▶ Exercise directions: Scan the lines below for the string "True" and copy every one that has it.

▶ Data for this exercise:
■ ■ ■ ■ ■ ■ ■

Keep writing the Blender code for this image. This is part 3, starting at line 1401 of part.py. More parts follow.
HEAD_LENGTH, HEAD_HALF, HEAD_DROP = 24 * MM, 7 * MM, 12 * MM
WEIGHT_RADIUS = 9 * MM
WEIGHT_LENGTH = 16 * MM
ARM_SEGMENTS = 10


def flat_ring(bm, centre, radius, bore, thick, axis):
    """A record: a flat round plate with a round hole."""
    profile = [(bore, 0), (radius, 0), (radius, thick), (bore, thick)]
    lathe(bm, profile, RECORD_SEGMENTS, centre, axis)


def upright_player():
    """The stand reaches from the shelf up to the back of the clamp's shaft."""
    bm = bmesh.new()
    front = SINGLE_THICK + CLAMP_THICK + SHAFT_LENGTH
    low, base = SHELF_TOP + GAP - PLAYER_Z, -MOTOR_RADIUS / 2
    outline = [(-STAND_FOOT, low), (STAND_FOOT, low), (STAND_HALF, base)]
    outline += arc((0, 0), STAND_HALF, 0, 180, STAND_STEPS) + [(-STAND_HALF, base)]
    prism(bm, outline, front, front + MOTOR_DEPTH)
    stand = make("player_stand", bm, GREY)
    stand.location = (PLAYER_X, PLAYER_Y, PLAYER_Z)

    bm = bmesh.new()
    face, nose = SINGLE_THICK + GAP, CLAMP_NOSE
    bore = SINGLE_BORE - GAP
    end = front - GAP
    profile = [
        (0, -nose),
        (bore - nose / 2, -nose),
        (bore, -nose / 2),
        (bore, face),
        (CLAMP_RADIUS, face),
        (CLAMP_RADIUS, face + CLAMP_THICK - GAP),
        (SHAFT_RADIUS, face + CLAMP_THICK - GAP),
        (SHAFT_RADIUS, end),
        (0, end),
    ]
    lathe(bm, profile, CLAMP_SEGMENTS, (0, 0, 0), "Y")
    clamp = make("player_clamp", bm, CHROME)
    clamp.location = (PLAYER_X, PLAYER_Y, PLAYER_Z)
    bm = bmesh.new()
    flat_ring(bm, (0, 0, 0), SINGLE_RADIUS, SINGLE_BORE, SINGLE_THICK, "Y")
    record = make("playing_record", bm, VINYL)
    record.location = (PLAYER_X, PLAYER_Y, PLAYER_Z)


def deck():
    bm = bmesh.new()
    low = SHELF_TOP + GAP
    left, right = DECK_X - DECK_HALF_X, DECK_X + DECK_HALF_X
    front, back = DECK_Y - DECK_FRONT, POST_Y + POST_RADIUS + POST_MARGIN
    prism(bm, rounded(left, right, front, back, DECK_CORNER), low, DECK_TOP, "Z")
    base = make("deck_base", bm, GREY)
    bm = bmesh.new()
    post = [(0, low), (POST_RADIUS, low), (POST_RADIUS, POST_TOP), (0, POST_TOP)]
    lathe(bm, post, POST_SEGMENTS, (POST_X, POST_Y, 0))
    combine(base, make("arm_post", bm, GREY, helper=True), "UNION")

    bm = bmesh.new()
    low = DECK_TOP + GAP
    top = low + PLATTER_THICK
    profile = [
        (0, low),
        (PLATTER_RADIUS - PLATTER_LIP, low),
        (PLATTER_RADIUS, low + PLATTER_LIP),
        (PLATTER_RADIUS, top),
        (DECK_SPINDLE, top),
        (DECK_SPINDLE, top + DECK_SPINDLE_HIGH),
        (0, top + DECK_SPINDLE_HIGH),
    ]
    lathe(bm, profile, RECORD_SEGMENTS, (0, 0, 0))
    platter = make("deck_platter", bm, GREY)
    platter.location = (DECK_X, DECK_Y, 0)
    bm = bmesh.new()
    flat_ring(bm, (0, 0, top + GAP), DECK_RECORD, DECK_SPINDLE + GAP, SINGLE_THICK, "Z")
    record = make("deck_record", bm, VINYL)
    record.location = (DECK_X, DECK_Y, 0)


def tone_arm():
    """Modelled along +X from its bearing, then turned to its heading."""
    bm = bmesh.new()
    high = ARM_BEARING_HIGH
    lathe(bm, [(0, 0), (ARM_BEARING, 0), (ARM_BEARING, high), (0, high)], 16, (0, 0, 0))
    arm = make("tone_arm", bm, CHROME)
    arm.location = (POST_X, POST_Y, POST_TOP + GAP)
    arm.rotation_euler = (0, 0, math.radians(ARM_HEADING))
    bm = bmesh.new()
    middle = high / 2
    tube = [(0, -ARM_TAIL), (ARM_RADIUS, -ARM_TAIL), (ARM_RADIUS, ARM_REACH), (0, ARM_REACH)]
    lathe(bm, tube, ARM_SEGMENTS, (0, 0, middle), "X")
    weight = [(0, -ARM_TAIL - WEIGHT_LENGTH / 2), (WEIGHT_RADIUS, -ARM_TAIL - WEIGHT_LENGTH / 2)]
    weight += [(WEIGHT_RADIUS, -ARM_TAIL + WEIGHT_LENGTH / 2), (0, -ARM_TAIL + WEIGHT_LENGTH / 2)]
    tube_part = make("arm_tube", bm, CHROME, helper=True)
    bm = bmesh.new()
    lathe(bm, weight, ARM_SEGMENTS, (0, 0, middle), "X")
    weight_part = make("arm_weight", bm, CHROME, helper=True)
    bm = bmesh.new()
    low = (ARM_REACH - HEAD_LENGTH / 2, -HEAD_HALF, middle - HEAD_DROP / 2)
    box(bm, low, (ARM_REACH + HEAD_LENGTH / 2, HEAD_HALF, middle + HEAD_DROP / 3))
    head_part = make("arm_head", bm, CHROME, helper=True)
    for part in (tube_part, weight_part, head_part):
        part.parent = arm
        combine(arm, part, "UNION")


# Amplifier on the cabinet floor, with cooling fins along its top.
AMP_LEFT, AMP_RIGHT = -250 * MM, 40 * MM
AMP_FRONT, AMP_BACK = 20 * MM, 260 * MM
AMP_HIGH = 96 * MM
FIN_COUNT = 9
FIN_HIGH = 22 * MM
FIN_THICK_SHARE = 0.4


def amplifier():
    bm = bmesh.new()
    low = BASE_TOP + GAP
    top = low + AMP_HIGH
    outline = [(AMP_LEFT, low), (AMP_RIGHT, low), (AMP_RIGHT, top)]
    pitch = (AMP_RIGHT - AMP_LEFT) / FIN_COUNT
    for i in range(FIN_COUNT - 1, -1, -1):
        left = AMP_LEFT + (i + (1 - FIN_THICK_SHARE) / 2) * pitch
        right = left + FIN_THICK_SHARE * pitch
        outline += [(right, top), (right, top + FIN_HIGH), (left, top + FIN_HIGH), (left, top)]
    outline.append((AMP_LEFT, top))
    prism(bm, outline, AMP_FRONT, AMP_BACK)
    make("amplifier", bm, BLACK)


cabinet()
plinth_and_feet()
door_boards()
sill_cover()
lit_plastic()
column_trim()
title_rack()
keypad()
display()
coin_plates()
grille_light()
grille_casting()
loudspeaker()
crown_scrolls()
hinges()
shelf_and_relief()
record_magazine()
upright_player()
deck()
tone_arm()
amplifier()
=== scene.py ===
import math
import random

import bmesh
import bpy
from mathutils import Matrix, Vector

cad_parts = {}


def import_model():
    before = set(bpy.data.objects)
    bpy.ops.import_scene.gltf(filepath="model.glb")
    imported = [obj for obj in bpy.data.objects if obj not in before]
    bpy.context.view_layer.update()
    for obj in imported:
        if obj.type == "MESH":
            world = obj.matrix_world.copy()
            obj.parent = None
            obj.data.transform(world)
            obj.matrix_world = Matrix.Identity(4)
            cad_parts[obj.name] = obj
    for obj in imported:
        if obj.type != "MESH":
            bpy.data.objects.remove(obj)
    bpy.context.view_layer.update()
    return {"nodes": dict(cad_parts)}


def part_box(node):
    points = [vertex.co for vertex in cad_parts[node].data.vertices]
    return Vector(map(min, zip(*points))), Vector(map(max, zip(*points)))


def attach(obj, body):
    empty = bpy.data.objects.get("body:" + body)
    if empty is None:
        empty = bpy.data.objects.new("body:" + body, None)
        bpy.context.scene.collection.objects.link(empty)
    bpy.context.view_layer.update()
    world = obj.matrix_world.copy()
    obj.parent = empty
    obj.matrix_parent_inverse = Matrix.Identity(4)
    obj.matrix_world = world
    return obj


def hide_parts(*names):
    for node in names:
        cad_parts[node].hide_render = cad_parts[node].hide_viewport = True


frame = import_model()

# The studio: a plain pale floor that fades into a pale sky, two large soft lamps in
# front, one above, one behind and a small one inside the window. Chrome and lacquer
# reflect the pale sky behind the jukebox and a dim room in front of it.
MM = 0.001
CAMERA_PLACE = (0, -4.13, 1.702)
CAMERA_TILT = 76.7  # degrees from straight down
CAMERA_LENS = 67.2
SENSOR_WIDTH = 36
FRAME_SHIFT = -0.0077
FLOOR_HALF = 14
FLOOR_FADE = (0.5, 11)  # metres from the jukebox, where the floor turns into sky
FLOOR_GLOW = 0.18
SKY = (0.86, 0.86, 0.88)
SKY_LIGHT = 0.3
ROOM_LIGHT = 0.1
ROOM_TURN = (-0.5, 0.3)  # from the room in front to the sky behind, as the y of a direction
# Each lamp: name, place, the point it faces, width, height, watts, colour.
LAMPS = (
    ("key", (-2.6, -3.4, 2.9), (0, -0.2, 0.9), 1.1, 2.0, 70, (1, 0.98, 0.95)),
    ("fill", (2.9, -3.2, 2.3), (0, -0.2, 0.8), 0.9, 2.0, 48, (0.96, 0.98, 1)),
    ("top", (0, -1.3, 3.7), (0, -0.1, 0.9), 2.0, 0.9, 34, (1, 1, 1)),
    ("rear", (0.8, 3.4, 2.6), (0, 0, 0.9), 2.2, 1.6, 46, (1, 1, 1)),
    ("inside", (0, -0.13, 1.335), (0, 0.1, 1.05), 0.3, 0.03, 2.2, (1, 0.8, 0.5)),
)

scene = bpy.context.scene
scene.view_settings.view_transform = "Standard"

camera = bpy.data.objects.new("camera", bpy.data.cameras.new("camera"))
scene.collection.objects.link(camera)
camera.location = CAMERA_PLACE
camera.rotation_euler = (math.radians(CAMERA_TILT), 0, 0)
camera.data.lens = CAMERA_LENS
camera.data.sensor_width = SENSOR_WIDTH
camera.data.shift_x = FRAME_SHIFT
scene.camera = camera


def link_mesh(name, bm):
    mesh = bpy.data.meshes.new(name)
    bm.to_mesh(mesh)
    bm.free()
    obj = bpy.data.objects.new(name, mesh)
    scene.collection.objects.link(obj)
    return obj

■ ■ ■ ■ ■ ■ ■

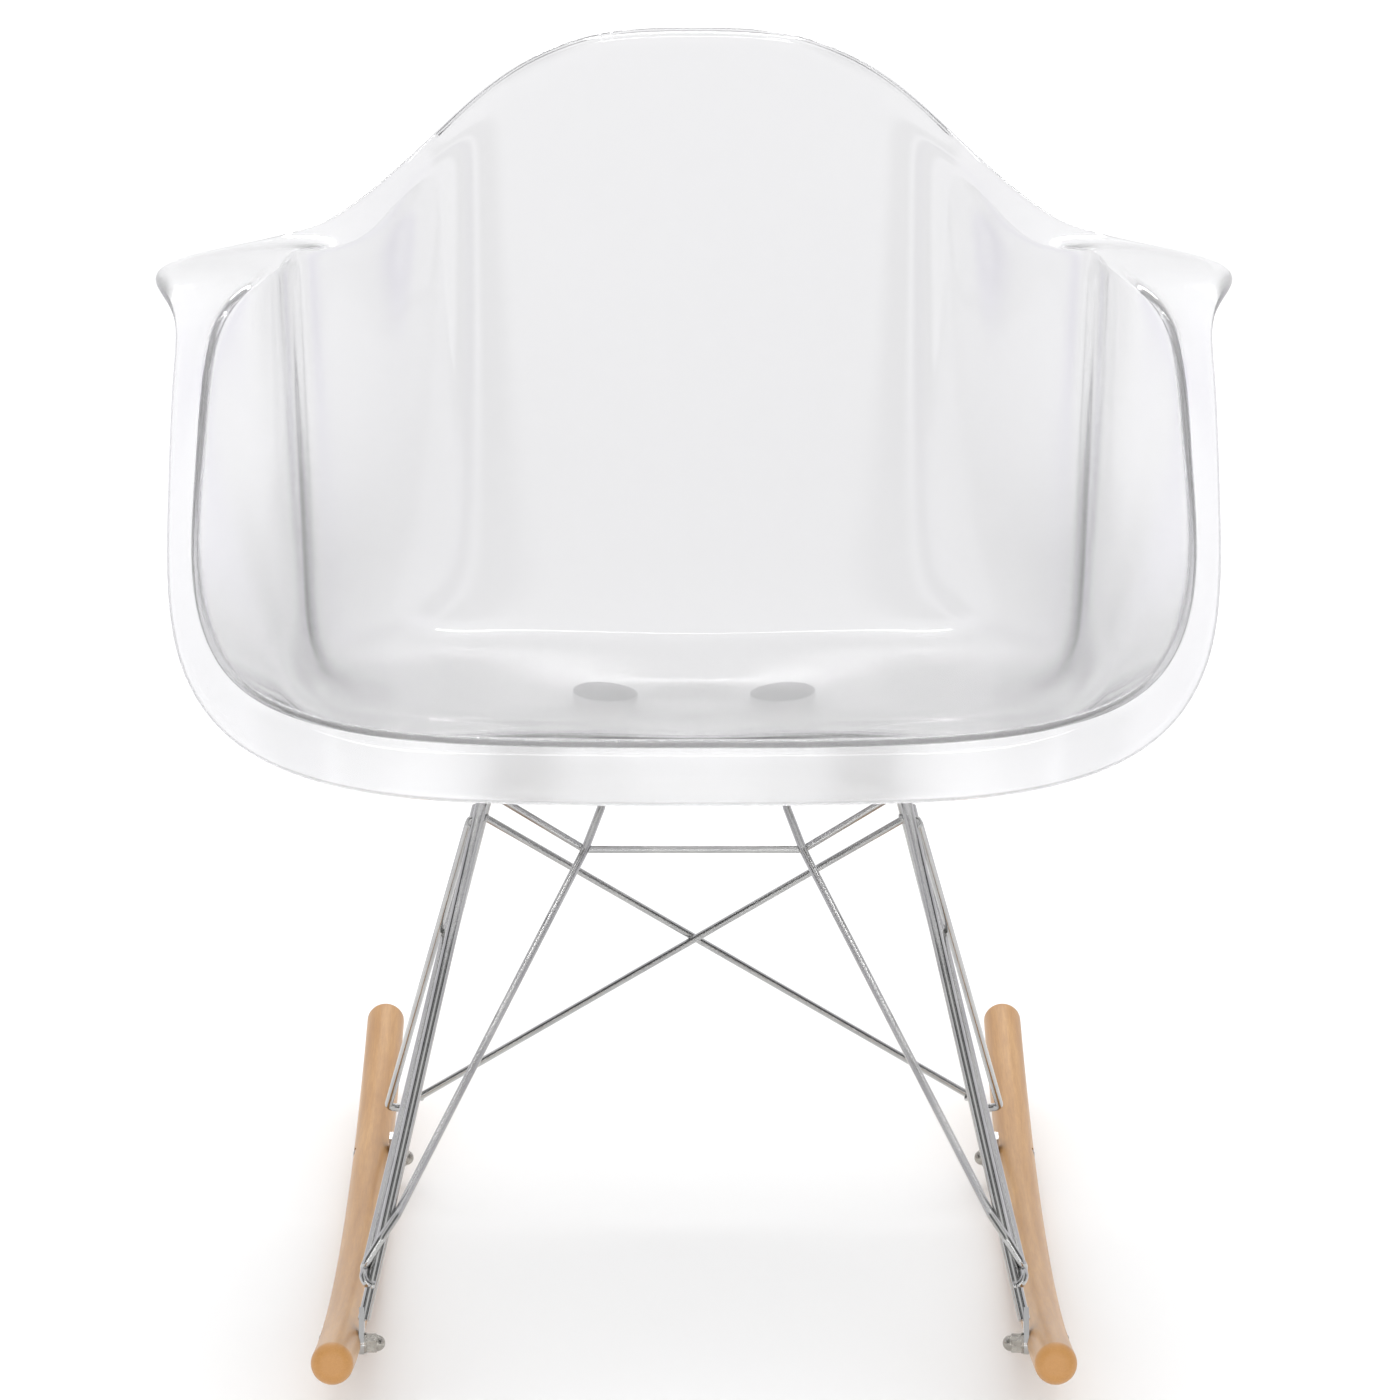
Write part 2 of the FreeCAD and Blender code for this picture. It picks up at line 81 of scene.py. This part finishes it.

■ ■ ■ ■ ■ ■ ■

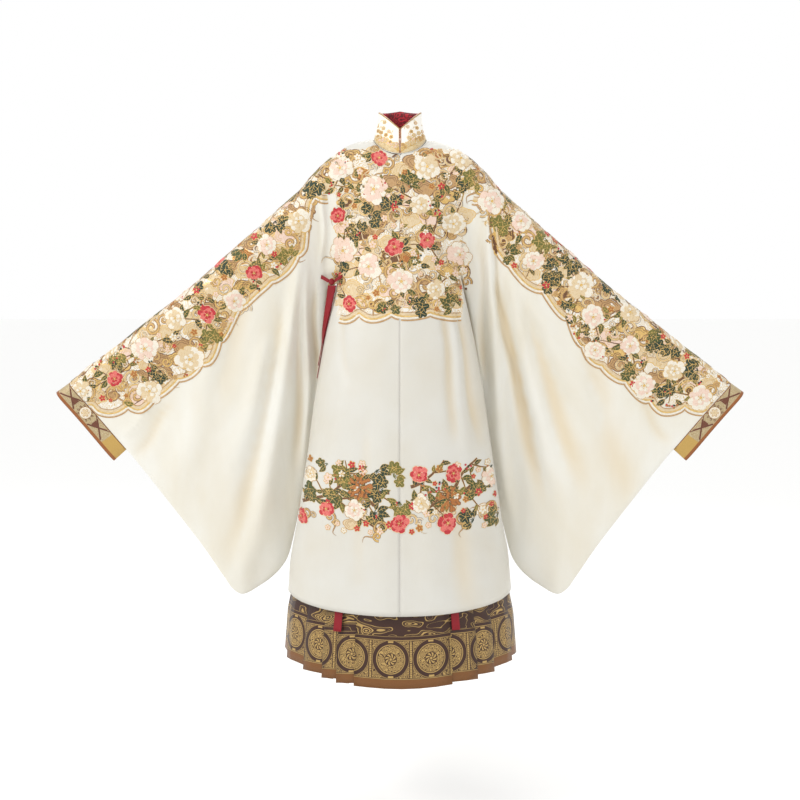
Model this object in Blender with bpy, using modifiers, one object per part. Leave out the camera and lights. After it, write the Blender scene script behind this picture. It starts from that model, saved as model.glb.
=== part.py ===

■ ■ ■ ■ ■ ■ ■

▶ Reply:
    combine(base, make("arm_post", bm, GREY, helper=True), "UNION")
    tube_part = make("arm_tube", bm, CHROME, helper=True)
    weight_part = make("arm_weight", bm, CHROME, helper=True)
    head_part = make("arm_head", bm, CHROME, helper=True)
        cad_parts[node].hide_render = cad_parts[node].hide_viewport = True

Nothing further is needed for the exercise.